Mind you, this is not about going down the red-pill hit-the-gym-and-become-an-ubermensch path. That path leads straight back to miserable resentful misogyny. This is about learning to love yourself as a sexual being right now, as you are.

End the shame

If you want proof that male sexuality is actually demonized under purity culture and unreconstructed-purity-culture-posing-as-feminism, consider how we view sex toys for women vs. sex toys for men. A woman with a hitachi is a bad bitch owning her own sexuality. A man with a masturbation sleeve is a punch line in a standup set. And let’s be honest: the sniggering jokes about fleshlights don’t end when you walk out of the patriarchal edifice.

What does this say? It says that a woman can be sexual in and of herself, but a man must earn a woman’s help to be proudly sexual. It says that a man pleasuring himself is sad and gross and incomplete.

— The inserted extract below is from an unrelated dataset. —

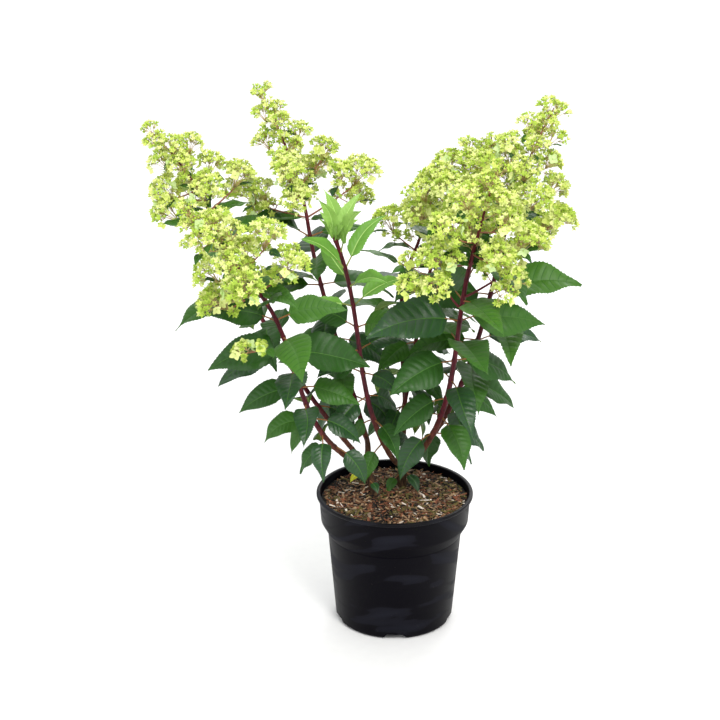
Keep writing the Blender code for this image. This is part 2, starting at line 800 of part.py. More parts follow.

Fight back. Reclaim your sexuality, own it proudly, make love to yourself without shame. Joyous self-love can remove a lot of the underlying psychological drivers of problematic male sexuality.

Conclusion

Nobody gets over purity culture overnight. Even many years into deconstructing the ways I was raised, I still find myself craving validation from women that I’m not “that guy”. To some degree this is OK; valuing other people’s perspectives is essential for growth. But more and more I realize that some of my early “progressive” perspectives were really purity culture with a thin veneer of feminist terminology.

Ultimately the path I’m on is one away from colonial, Puritan, cartesian dualist conceptions of humanity. We are glorious mammals whose ideas, feelings, and desires are inextricable from our bodies. We are our bodies, and that includes our full, unashamed, exuberant sensuality and sexuality.

I’m a feminist, a slut, and I’m hot as fuck. You can be too.